--- START OF Data rows ---

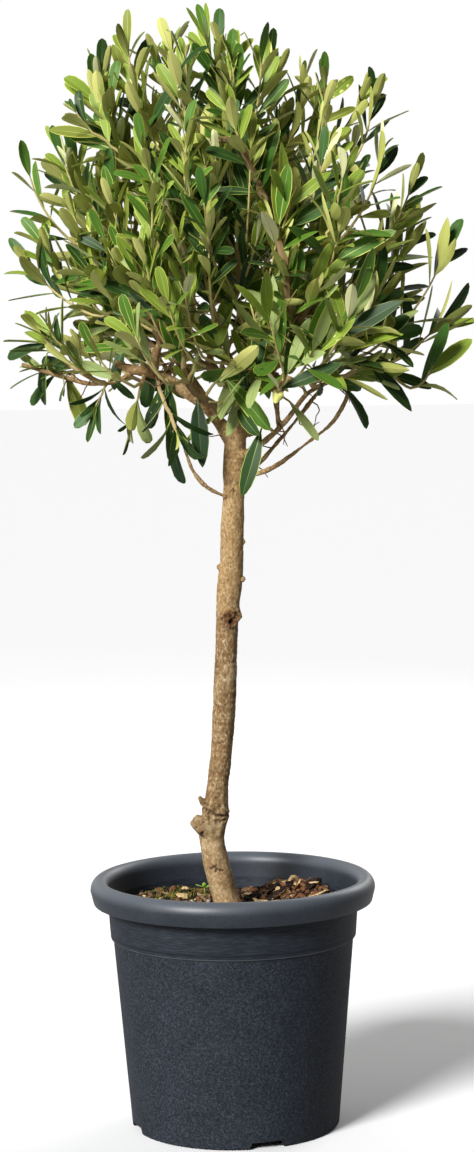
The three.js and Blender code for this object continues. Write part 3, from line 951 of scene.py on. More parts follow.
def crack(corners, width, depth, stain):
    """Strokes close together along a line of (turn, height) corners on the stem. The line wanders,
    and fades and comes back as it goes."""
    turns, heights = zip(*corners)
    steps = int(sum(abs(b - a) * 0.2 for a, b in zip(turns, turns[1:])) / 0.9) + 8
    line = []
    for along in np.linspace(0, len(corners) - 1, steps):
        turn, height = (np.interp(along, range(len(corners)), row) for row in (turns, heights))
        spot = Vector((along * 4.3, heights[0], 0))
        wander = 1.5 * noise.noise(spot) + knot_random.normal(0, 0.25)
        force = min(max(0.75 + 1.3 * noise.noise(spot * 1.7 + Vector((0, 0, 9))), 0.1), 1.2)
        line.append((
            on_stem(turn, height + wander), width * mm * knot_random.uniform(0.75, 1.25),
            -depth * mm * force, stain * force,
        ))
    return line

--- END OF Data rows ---
--- START OF Data rows ---

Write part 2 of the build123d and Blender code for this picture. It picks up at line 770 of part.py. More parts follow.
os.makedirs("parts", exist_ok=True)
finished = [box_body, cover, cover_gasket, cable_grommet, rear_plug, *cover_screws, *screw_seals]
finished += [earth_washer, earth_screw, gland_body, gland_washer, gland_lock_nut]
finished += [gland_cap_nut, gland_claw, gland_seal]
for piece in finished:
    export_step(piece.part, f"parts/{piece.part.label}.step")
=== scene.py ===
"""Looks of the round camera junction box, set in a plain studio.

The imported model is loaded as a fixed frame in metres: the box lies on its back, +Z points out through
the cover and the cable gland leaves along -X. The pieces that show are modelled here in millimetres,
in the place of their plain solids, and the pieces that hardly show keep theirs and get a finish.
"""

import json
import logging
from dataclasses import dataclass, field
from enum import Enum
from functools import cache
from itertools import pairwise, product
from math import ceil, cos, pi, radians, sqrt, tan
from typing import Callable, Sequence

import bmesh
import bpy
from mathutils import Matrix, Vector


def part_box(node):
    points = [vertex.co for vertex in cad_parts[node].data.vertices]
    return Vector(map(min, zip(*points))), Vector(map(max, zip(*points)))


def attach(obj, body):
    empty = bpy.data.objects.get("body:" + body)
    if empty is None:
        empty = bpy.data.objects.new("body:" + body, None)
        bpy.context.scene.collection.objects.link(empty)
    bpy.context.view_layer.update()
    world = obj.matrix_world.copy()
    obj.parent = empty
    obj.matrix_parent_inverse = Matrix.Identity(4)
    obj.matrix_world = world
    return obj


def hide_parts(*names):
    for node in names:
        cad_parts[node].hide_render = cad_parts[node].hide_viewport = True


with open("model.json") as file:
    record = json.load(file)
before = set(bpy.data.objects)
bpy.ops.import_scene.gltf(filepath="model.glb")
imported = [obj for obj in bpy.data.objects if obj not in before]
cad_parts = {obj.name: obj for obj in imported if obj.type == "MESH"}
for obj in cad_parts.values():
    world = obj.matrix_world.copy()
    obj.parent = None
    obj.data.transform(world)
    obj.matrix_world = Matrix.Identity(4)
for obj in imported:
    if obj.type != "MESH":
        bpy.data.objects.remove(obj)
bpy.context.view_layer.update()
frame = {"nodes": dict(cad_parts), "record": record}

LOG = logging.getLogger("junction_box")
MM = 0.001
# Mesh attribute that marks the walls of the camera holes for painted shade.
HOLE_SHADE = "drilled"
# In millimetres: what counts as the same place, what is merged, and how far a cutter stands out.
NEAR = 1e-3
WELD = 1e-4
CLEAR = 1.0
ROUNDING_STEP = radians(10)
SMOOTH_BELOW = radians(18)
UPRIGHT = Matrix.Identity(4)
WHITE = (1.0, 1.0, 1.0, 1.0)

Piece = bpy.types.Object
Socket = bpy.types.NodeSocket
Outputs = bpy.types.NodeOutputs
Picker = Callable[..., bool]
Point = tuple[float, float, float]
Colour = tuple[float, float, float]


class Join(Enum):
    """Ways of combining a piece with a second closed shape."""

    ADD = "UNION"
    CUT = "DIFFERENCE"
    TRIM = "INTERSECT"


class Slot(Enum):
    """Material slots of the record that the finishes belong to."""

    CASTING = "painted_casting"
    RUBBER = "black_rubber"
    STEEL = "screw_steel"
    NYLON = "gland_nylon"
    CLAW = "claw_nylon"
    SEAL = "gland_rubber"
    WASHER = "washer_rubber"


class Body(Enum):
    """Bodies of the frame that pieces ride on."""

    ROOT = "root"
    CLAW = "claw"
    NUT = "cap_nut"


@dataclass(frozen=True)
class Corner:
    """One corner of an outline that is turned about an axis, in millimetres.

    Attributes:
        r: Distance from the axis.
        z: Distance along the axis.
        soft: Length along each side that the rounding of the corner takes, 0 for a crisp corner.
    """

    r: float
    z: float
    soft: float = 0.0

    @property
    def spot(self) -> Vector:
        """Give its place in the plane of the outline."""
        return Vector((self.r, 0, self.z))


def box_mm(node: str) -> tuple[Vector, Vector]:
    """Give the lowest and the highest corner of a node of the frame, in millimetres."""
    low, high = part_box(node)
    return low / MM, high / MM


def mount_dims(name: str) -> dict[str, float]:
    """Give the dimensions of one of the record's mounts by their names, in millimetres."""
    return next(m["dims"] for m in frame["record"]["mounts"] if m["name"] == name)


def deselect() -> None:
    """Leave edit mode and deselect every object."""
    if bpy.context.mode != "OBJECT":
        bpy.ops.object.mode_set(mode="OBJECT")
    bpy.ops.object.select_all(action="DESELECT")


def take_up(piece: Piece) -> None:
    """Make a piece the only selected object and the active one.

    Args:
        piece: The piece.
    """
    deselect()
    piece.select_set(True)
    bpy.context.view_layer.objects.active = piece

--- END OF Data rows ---

Repeat exactly the lines from the one that contains "The three.js and" through the one that contains "return line", and only those.

Solution to this exercise -
The three.js and Blender code for this object continues. Write part 3, from line 951 of scene.py on. More parts follow.
def crack(corners, width, depth, stain):
    """Strokes close together along a line of (turn, height) corners on the stem. The line wanders,
    and fades and comes back as it goes."""
    turns, heights = zip(*corners)
    steps = int(sum(abs(b - a) * 0.2 for a, b in zip(turns, turns[1:])) / 0.9) + 8
    line = []
    for along in np.linspace(0, len(corners) - 1, steps):
        turn, height = (np.interp(along, range(len(corners)), row) for row in (turns, heights))
        spot = Vector((along * 4.3, heights[0], 0))
        wander = 1.5 * noise.noise(spot) + knot_random.normal(0, 0.25)
        force = min(max(0.75 + 1.3 * noise.noise(spot * 1.7 + Vector((0, 0, 9))), 0.1), 1.2)
        line.append((
            on_stem(turn, height + wander), width * mm * knot_random.uniform(0.75, 1.25),
            -depth * mm * force, stain * force,
        ))
    return line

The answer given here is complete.